Lucio Fontana (1899 - 1968), Concetto Spaziale. Photo Sotheby's
signed and titled, oil on canvas, 115.5 by 89cm.; 45 1/2 by 35in. Executed in 1961. Estimate 400,000 — 600,000 GBP
Provenance: McRoberts & Tunnard, London
Private Collection, London
Sale: Christie’s, London, Contemporary Art, 6 December 1985, Lot 32
Gallery Art Point, Tokyo
Private Collection, Tokyo
Acquired directly from the above by the present owner in 1992
Exhibited: Tokyo, Tama Art University Museum, Lucio Fontana, Spatial Conception, 1990, p. 39, no. 35, illustrated in colour
Tokyo, Mitsukoshi Museum of Art; Kagoshima, Kagoshima City Museum of Art; and Nishinomiya, The Otani Memorial Art Museum, Lucio Fontana: The Penetration of Space, 1992, p. 60, no. 21, illustrated in colour
Literature: Enrico Crispolti, Fontana: Catalogo Generale, Vol. I, Milan 1986, p. 388, no. 61 O 125, illustrated
Enrico Crispolti, Lucio Fontana, Catalogo Ragionato di Sculture, Dipinti, Ambientazioni, Vol. II, Milan 2006, p. 574, no. 61 O 125, illustrated
Note: By 1961, Fontana was into the last decade of his life, as prolific in production as ever, and relishing the creative freedom that his fame and influence had afforded him. That sense of creative freedom is abundant in this work. Concetto Spaziale forms part of the Olii series, executed between 1960 and 1968. It is one of only a very small number from this group that were executed in black. All of the works in the series are oil on canvas, and all are classic examples of the “naturalness and inventive originality of his poetic gesture” (Enrico Crispolti, Fontana, Milan 1999, p. 43).
Indeed, it is this sense of gesture that appears to be the dominant feature of the present work. Cursive lines are scratched into lyrical meanders, circling one central hole, punched through the canvas. The smooth perimeter grooves are juxtaposed with the jagged burred central buchi. Just like his celebrated tagli or cuts, these are marks that are inextricable from their production – they are as much recorded passages of action through time, as they are articulations of space. Their manual realisation is wholly bonded with their aesthetic and the pervading sense of sculptural confidence that they imbue confirms this as the work of an artist at the height of his powers.
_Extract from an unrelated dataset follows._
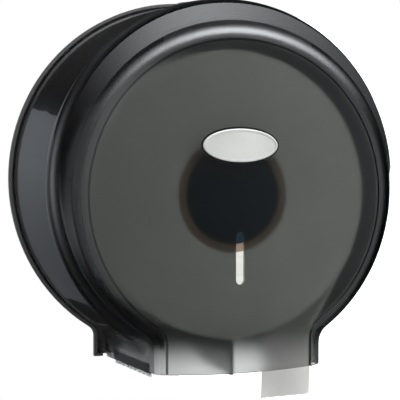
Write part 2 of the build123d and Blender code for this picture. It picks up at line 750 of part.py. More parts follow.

Although we are impressed with Fontana’s bravura style, the mood of aggression is still inescapable in this Concetto Spaziale. Established in the torturous scratches and grooves, heightened by the punched staccato hole, and compounded in the morbid black of the oil paint, the sense of pain is inescapable in this work. According to Fontana, this effect was completely intentional, the enigmatic perimeters in this series represented "the path of man in space, his dismay and horror of going astray" while the holes were "the subsequent gesture of an anxiety that had grown unbearable" (Lucio Fontana quoted in: Barbara Hess, Lucio Fontana, 1899-1968: A New Fact In Sculpture, Cologne 2006, p. 68). This cosmic mood is recapitulated in the rare use of a black background, which lends the work a sense of the infinite – a glossy natural contrast for the gouges of the artist.
By appropriating oils as his medium for this series, Fontana brought his work into the direct tradition of the Italian Renaissance and Baroque painters, the pioneers of linear perspective and devoted expedients of foreground-middleground-background. By then puncturing the canvas, and scratching into the oil paint, Fontana eschewed that visual construct, and forced the viewer to consider his work on a gestural level. He smashed the window they had become so accustomed to looking through and demanded that his work be received in its own arena. In his own words, “at a time when people were talking about ‘planes’…making a hole was a radical gesture which broke the space of the canvas as if to say: after this we are free to do what we like” (Lucio Fontana in conversation with Daniele Palazzoli, Bit, No. 5, October-November 1967, n.p.).
Concetto Spaziale is utterly idiosyncratic of Fontana: the experienced viewer will recognise and appreciate his gestural articulation of space, his desecration of the traditional picture plane, and the brutality of his imagery in this fine example. However, in his appropriation of oil paint and in the use of the punctured hole, we might also observe the beginnings of a masterful late style. In these traits we can observe the precedents for the celebrated Venezia and Fine di Dio series, and it is these traits which make this such an exciting work. This is a nuanced piece characterised by the balance of Fontana’s composition and brought to life by the power of his convictions.